We propose to make 2018 the year of Gender Awareness and Diversity in our Faculty. Change is not going to happen by itself, and we need to kick off the new institutional culture in a big way and all pervasively. We’d like Gender Awareness and Diversity to be a focal point for every department, from design, to theory and history, to computing and maths. In the Bachelors, the Masters, the new PhDs, and the research programmes. It should be the focal point for festivals, for management, for lectures, for the education board, for human resources, for marketing and communication, and for all student associations. This will launch a new culture of inclusion from this point forward.
In order to help implement this, with the opportunity provided by the Minister of Education Jet Bussemaker, a new independent Chair should be introduced in Department of Architecture, (where underrepresentation in the chairs related to design is acute), for ‘Intersectional Design and Interdisciplinary Practice’. This Chair will speak to the paradigmatic shift that has taken place in architectural practice since the economic crisis of 2008, by building direct bridges between education and practice.
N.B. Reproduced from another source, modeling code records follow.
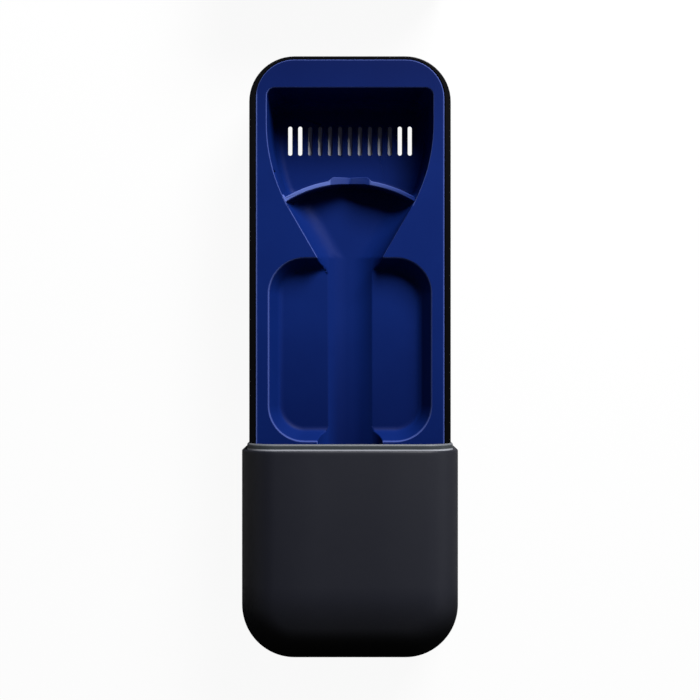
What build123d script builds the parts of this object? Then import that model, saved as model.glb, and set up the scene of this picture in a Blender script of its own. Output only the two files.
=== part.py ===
from build123d import *
import math
import os

# A storage box for one razor, lying on its back with its lid pulled off.
# X runs across the box, Y from its foot to its tip, and Z out of its front.
# The origin is the middle of the base's back face. All sizes are in millimetres.

# Closed box
box_width = 63.0
box_depth = 36.0
box_length = 176.8
base_length = 60.6
corner_radius = 15.4
edge_radius = 10.0

# Lid, and how far it is drawn off along the box
lid_wall = 1.3
lid_pull = 142.0
seam_gap = 0.2
mouth_chamfer = 0.4

# Base liner, whose lip stands out of the base and guides the lid
lip_clearance = 0.2
lip_height = 1.9
lip_rounding = 0.5
liner_wall = 1.2
glue_gap = 0.05

# Snap beads on the sides of the lip, and the grooves in the lid that take them
bead_length = 10.0
bead_radius = 0.45
bead_height = 0.14
groove_clearance = 0.3

# Back shell, a tub that carries the tray and stands in the liner with its neck
shell_side_inset = 2.25
shell_clearance = 0.3
shell_floor = 1.6
shell_back_radius = 8.0
rim_height = 28.8
rim_wall = 1.75
tip_rim_wall = 0.9
ledge_width = 0.7
neck_clearance = 0.2
seat_gap = 0.05

# Tray plate, which lies on the tub's ledge
tray_gap = 0.15
tray_proud = 0.5
plate_thickness = 2.0
plate_rounding = 0.4
tray_wall = 1.3

# Head pocket, a deep well with vent slots in its floor
head_half_width = 24.2
head_depth = 18.0
head_tip_margin = 9.15
head_length = 26.55
head_corner = 2.3
head_arc_corner = 1.0
head_draft = 1.6
head_floor_corner = 3.6
head_floor_rounding = 2.8
slot_count = 13
slot_pitch = 3.02
slot_width = 1.25
slot_length = 8.9
slot_ridge_distance = 9.35

# Funnel from the head pocket to the handle channel
funnel_straight = 23.7
funnel_angle = 30.0
funnel_bend = 50.0

# Arched ridge across the neck, with a notched saddle at its crown
ridge_radius = 37.4
ridge_thickness = 1.25
ridge_drop = 1.0
saddle_half_width = 5.0
saddle_flank = 1.9
saddle_length = 0.8
saddle_root = 1.1
notch_half_width = 6.2
notch_depth = 2.2

# Half-round handle channel
channel_half_width = 9.45
channel_depth = 8.1
channel_flat = 0.8
channel_foot_margin = 12.0

# Finger pocket across the channel
finger_width = 47.4
finger_length = 53.4
finger_depth = 6.0
finger_corner = 10.5
finger_slope = 3.0
finger_floor_rounding = 2.2
finger_mouth_margin = 0.4

# Windows in the back shell behind the outermost vent slots on each side
window_slots = 2
window_margin = 0.9
window_end_margin = 1.8
window_corner = 1.0

# Baffle behind the other vent slots, an upturned dish on the shell's floor
baffle_gap = 0.15
baffle_margin = 0.4
baffle_end_margin = 0.9
baffle_wall = 1.2

# Levels and lines that follow from the sizes above
foot_y = -base_length / 2
mouth_y = base_length / 2
lip_inset = lid_wall + lip_clearance
lip_half_width = box_width / 2 - lip_inset
lip_top_y = mouth_y + lip_height
bead_x = lip_half_width + bead_height - bead_radius
liner_inset = lip_inset + liner_wall
neck_inset = liner_inset + neck_clearance
neck_half_width = box_width / 2 - neck_inset
neck_foot_y = foot_y + neck_inset
shell_half_width = box_width / 2 - shell_side_inset
shell_corner = corner_radius - shell_side_inset
shell_back_z = lid_wall + shell_clearance
lid_inner_edge = edge_radius - lid_wall
rim_rise = rim_height - box_depth + edge_radius
rim_draw = lid_inner_edge - math.sqrt(lid_inner_edge**2 - rim_rise**2)
shell_tip_y = foot_y + box_length - lid_wall - shell_clearance - rim_draw
step_y = lip_top_y + seat_gap
face_z = rim_height + tray_proud
ledge_z = face_z - plate_thickness
seat_inset = rim_wall + ledge_width
seat_half_width = shell_half_width - seat_inset
neck_wall = neck_half_width - seat_half_width
plate_inset = rim_wall + tray_gap
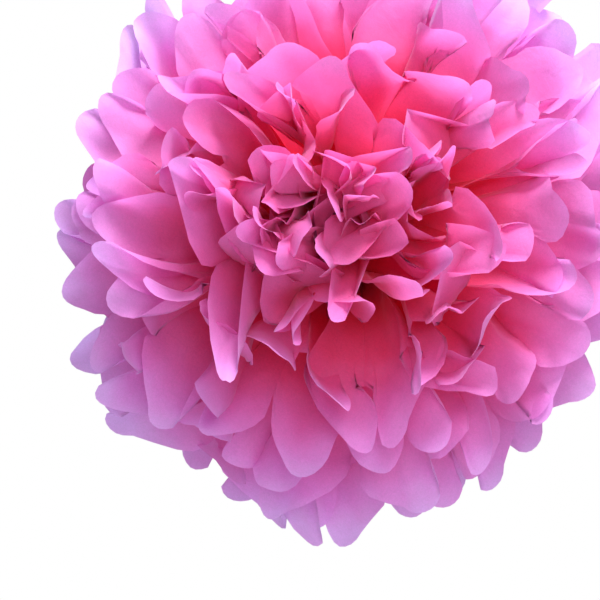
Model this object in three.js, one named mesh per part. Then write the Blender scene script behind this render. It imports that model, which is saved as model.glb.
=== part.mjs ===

It will also will take on the task of inclusive, intersectional design. Providing a model for best practice here and abroad.
In a banquet held last year on Gender Equity, many members of the faculty from all departments, from Full Professor to PhD to Student to Researcher, came together to discuss what we could do to address and implement inclusion in order to ensure the diversity we need. In addition to the proposal for a New Chair and a year of Gender Awareness and Diversity, we provided an action list with a summary of our requests for change. This is by no means an exhaustive list. Rather, it is intended to start a dialogue, and to draw the first outlines of an action plan.
Peter Russell, during the Town Hall Meeting in May 2016, you made a promise. A promise to support the cause of equal opportunity, inclusion, fair representation and diversity. We want to do everything in our power to enable you to meet that promise. And we expect that you will do everything in your power to achieve these goals.